* Material provided:
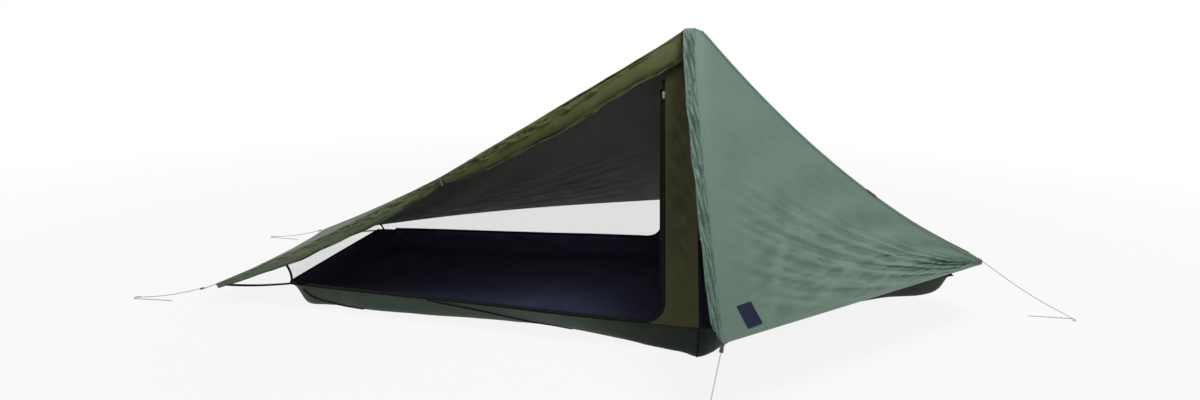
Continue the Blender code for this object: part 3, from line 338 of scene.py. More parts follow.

...

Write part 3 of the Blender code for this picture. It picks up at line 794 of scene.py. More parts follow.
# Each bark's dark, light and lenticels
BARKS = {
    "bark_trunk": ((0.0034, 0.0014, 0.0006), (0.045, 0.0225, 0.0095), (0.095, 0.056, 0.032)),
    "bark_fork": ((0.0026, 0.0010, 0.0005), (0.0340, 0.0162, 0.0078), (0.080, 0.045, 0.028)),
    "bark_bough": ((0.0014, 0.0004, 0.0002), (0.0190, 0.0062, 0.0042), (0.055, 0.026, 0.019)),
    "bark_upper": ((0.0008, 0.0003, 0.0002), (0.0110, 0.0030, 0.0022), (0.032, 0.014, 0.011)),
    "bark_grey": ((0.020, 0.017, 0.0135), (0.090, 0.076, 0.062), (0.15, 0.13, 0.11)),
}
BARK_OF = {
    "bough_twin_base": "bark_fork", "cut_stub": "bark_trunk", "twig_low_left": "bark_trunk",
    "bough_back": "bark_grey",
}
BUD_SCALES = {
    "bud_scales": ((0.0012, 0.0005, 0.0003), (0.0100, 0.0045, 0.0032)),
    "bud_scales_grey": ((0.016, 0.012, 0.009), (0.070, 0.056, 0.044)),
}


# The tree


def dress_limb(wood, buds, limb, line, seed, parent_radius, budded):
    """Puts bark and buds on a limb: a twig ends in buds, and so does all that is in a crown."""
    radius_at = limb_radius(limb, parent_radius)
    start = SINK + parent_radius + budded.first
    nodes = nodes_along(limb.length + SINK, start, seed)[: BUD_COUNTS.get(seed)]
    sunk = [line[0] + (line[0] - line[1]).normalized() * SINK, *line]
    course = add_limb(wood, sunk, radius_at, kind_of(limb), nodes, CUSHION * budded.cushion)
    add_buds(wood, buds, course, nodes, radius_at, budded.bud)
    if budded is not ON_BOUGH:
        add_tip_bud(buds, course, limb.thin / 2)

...

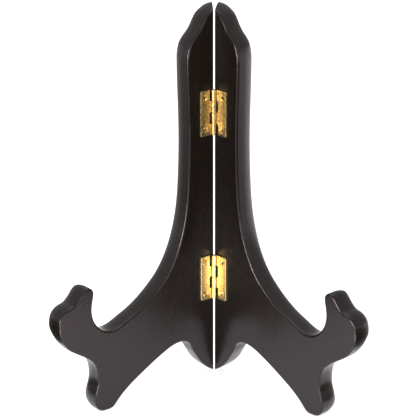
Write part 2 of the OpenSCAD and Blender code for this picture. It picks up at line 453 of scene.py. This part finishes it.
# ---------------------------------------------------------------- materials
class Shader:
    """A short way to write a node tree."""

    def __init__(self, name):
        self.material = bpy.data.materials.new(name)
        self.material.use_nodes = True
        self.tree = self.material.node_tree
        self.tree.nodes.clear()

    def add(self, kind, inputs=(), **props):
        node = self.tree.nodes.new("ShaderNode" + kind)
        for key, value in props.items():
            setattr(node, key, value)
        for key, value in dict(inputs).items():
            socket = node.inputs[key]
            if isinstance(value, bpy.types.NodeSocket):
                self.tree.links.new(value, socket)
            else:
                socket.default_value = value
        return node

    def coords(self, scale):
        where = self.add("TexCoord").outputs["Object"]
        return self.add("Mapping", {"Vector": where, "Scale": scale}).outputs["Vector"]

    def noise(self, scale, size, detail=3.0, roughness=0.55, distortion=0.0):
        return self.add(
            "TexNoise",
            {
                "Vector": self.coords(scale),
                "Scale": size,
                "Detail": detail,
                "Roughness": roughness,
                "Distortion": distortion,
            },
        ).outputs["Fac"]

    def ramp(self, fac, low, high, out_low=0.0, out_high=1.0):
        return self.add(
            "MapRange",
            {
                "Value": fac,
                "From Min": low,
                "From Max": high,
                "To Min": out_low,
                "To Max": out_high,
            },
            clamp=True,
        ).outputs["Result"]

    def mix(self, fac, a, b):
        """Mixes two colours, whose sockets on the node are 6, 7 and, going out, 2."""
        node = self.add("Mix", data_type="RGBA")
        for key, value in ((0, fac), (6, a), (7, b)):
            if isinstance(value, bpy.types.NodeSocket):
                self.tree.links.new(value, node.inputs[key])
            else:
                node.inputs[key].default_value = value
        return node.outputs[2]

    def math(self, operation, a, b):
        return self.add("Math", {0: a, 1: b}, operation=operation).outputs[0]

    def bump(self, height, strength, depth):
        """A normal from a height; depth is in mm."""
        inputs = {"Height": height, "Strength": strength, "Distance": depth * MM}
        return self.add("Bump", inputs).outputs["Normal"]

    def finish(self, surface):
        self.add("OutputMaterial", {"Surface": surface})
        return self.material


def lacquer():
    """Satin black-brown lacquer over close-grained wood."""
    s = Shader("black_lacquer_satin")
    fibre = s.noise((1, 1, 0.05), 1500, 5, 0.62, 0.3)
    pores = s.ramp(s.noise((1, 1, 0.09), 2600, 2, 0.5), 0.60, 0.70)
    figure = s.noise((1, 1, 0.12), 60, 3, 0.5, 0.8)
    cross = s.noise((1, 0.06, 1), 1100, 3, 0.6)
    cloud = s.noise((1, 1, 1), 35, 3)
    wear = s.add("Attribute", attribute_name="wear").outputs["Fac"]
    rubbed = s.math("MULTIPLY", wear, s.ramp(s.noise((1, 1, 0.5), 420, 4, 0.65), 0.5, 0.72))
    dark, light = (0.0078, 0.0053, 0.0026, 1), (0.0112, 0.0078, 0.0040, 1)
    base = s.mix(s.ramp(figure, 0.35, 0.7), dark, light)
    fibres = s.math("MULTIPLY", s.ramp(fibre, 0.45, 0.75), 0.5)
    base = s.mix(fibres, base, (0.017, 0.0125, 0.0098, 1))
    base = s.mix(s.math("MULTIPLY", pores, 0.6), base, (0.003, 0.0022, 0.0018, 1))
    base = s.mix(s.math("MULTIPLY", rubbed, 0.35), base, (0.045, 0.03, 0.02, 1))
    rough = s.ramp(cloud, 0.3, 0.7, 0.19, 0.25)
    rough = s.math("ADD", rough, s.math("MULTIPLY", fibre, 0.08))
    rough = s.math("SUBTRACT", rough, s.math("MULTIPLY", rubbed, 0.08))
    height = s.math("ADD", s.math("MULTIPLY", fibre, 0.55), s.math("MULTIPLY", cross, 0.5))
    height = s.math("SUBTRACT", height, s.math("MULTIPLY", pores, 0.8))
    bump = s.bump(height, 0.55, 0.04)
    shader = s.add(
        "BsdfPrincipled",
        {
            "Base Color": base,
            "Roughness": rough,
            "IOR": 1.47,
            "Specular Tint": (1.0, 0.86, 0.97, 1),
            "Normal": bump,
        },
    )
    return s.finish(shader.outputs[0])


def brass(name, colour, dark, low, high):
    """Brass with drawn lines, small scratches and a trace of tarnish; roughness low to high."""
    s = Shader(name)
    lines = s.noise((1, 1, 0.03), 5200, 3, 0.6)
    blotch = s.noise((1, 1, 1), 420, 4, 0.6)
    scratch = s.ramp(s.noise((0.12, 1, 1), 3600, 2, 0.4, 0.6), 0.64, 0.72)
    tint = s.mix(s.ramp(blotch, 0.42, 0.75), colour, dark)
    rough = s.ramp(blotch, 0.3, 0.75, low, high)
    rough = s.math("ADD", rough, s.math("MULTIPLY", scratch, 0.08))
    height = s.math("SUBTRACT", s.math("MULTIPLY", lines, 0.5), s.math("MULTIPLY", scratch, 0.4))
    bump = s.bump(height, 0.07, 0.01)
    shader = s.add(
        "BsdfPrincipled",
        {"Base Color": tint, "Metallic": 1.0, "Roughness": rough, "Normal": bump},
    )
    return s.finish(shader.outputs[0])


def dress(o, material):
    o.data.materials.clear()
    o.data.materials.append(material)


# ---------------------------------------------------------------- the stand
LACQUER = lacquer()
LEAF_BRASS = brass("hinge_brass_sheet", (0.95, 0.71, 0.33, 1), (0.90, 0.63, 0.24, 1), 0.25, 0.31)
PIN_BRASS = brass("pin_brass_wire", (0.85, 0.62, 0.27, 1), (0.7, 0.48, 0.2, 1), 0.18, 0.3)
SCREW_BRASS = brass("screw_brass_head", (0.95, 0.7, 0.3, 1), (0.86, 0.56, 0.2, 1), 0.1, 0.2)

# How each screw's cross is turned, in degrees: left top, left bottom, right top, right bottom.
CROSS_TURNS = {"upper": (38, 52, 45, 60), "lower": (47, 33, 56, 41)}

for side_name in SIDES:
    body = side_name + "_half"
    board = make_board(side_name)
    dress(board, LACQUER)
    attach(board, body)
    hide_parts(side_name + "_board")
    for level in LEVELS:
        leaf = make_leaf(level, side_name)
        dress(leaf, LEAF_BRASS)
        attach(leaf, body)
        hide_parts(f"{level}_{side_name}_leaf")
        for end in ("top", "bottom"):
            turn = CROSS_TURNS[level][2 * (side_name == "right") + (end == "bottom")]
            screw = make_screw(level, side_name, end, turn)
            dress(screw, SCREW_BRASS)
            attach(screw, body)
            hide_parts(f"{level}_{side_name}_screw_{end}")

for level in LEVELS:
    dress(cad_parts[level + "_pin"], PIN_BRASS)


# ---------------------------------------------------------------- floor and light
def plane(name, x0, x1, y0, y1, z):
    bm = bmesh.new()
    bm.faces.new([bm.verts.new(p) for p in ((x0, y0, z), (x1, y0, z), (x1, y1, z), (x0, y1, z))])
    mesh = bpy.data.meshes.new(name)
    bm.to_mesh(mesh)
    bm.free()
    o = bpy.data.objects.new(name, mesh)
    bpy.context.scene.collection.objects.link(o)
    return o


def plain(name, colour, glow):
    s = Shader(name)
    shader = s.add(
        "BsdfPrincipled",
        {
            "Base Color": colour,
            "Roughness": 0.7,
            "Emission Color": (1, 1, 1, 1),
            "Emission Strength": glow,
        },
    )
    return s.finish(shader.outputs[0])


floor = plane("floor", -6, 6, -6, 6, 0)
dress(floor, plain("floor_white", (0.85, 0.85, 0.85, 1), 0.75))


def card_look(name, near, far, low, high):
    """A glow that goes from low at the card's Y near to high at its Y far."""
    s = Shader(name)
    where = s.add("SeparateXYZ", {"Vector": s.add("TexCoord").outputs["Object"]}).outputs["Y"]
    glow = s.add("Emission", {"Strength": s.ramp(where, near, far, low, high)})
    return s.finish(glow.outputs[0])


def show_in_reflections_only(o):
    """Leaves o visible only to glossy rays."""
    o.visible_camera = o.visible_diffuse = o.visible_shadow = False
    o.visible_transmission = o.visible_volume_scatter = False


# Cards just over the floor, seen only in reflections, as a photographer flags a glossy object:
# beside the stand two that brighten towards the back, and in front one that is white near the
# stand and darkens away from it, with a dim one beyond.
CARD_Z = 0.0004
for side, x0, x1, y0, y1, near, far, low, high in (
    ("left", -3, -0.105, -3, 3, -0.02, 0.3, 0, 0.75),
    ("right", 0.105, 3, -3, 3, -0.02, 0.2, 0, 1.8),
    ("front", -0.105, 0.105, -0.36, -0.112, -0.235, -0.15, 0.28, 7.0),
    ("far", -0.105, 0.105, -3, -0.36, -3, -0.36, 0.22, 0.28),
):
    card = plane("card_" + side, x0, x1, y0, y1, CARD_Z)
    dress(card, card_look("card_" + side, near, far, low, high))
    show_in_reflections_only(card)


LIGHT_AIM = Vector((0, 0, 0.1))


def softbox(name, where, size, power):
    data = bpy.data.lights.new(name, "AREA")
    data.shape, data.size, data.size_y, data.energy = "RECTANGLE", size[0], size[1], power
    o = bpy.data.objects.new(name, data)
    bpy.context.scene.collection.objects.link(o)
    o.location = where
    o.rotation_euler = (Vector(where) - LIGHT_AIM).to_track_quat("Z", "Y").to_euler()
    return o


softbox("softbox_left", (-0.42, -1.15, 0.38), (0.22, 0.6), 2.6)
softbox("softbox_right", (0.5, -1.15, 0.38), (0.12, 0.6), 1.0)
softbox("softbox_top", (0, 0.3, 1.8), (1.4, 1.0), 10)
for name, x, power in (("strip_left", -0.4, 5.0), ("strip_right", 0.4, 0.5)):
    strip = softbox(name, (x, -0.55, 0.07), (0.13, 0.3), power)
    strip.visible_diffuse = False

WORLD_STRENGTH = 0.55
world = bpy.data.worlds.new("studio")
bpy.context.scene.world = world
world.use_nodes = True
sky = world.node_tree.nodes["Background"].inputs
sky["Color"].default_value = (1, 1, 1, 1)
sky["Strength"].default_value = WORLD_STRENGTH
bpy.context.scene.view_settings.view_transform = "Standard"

* Task:
Your task is to quote exactly the lines beginning with the one that contains "Write part 2" and ending with the one that contains "short way to", with nothing left out or added.

* Exercise answer:
Write part 2 of the OpenSCAD and Blender code for this picture. It picks up at line 453 of scene.py. This part finishes it.
# ---------------------------------------------------------------- materials
class Shader:
    """A short way to write a node tree."""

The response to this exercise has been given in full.